● AIM:
Restrict the output to the lines below starting at the one that contains "FAULTS = [o.Name" and ending at the one that contains "obj.matrix_world = world", and restate them word for word, both ends included.

┌─ MATERIAL

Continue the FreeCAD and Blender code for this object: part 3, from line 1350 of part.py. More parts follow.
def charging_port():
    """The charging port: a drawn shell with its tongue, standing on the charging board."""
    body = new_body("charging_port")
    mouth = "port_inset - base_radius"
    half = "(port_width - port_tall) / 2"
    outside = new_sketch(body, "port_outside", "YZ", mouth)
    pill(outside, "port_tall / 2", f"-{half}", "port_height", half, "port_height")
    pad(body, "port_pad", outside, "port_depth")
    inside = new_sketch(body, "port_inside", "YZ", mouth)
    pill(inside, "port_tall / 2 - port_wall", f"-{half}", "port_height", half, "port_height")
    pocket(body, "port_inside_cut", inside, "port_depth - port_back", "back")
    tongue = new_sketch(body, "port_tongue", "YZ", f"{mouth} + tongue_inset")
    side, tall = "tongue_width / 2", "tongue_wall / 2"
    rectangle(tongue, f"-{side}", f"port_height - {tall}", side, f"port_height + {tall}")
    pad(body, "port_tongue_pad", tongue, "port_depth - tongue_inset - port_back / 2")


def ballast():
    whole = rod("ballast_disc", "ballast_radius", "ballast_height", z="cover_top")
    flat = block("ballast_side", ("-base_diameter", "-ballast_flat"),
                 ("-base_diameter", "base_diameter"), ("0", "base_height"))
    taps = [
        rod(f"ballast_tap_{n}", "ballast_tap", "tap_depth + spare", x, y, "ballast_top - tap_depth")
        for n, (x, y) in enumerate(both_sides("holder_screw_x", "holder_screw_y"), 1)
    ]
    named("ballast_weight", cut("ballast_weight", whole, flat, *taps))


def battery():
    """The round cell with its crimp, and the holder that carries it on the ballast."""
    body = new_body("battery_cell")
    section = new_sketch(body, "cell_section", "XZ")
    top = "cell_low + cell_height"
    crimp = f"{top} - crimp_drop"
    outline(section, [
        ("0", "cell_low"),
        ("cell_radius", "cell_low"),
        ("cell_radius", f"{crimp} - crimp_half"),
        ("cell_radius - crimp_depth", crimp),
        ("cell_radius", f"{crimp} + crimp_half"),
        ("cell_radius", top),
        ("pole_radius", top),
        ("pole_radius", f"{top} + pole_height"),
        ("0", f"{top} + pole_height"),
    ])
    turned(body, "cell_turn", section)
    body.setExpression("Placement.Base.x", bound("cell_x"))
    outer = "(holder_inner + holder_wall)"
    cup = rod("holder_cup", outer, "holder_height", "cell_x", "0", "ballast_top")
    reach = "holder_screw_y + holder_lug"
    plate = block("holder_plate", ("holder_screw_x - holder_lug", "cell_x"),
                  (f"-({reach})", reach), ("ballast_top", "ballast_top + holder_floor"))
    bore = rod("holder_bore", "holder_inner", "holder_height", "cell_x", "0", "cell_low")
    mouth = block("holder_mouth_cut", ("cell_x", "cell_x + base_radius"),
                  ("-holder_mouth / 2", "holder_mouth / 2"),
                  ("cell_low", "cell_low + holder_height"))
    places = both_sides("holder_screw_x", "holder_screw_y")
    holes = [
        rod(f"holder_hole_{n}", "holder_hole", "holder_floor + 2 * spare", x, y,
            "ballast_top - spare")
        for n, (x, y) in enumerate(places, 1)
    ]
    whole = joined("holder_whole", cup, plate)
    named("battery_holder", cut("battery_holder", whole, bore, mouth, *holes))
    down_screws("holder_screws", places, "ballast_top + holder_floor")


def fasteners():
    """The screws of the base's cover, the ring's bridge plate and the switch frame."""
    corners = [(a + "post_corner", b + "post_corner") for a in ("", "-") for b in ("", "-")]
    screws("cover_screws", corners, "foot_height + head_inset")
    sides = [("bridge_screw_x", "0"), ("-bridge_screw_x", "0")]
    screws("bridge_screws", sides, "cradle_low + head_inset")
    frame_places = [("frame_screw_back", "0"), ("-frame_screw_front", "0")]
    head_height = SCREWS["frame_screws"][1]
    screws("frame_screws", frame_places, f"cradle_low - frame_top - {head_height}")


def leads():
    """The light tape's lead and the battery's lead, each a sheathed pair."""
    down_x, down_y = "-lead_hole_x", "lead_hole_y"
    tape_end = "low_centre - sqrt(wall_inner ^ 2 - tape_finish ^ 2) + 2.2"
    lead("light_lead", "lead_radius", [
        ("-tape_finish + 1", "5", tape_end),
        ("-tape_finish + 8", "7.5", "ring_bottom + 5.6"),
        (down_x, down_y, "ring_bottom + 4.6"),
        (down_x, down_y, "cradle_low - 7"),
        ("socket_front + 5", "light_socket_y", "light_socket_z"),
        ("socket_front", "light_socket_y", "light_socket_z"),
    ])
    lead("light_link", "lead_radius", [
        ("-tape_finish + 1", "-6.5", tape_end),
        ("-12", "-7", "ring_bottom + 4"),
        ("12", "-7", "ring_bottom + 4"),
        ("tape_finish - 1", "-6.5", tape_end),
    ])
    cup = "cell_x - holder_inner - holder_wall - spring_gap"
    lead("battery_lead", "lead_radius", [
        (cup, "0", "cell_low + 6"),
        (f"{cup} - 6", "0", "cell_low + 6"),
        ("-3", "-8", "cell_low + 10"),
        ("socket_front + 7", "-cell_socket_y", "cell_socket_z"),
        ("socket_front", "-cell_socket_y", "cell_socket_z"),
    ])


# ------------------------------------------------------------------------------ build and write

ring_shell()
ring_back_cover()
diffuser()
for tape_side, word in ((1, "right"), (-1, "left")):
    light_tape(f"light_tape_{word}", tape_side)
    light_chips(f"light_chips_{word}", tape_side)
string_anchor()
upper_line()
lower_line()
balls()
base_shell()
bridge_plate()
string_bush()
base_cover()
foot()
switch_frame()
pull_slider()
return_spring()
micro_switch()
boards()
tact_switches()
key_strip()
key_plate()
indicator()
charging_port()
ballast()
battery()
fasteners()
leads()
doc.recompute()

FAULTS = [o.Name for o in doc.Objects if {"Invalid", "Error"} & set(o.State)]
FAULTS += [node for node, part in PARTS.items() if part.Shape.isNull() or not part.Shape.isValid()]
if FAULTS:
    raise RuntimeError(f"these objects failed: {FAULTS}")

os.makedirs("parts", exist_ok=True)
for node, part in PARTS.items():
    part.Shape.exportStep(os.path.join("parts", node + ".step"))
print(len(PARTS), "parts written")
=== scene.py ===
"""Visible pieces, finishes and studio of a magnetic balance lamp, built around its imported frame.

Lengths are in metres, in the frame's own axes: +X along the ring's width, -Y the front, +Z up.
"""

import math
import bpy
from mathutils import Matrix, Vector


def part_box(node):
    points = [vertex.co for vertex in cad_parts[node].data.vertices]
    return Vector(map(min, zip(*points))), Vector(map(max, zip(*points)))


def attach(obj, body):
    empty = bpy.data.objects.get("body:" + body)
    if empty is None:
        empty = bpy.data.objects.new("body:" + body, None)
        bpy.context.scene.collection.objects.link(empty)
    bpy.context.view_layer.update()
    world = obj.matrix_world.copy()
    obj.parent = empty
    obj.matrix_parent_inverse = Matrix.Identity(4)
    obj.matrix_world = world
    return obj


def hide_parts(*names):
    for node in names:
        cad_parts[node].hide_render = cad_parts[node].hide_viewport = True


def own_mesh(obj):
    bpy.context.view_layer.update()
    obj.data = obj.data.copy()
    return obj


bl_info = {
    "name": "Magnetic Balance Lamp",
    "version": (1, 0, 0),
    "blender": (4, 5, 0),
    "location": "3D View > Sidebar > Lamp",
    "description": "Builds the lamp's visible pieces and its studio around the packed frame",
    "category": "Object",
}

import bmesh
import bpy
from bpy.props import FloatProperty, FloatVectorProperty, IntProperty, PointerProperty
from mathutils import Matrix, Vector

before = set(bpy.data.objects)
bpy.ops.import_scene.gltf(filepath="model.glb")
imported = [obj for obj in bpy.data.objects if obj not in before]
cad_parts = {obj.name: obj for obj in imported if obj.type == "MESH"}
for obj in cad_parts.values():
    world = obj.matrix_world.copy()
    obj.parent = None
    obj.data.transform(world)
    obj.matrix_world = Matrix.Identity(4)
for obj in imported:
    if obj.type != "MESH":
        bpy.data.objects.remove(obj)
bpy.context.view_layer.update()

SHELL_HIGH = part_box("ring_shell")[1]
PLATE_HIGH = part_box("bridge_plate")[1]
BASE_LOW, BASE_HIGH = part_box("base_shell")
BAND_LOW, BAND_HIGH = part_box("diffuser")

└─

● TASK SOLUTION:
FAULTS = [o.Name for o in doc.Objects if {"Invalid", "Error"} & set(o.State)]
FAULTS += [node for node, part in PARTS.items() if part.Shape.isNull() or not part.Shape.isValid()]
if FAULTS:
    raise RuntimeError(f"these objects failed: {FAULTS}")

os.makedirs("parts", exist_ok=True)
for node, part in PARTS.items():
    part.Shape.exportStep(os.path.join("parts", node + ".step"))
print(len(PARTS), "parts written")
=== scene.py ===
"""Visible pieces, finishes and studio of a magnetic balance lamp, built around its imported frame.

Lengths are in metres, in the frame's own axes: +X along the ring's width, -Y the front, +Z up.
"""

import math
import bpy
from mathutils import Matrix, Vector


def part_box(node):
    points = [vertex.co for vertex in cad_parts[node].data.vertices]
    return Vector(map(min, zip(*points))), Vector(map(max, zip(*points)))


def attach(obj, body):
    empty = bpy.data.objects.get("body:" + body)
    if empty is None:
        empty = bpy.data.objects.new("body:" + body, None)
        bpy.context.scene.collection.objects.link(empty)
    bpy.context.view_layer.update()
    world = obj.matrix_world.copy()
    obj.parent = empty
    obj.matrix_parent_inverse = Matrix.Identity(4)
    obj.matrix_world = world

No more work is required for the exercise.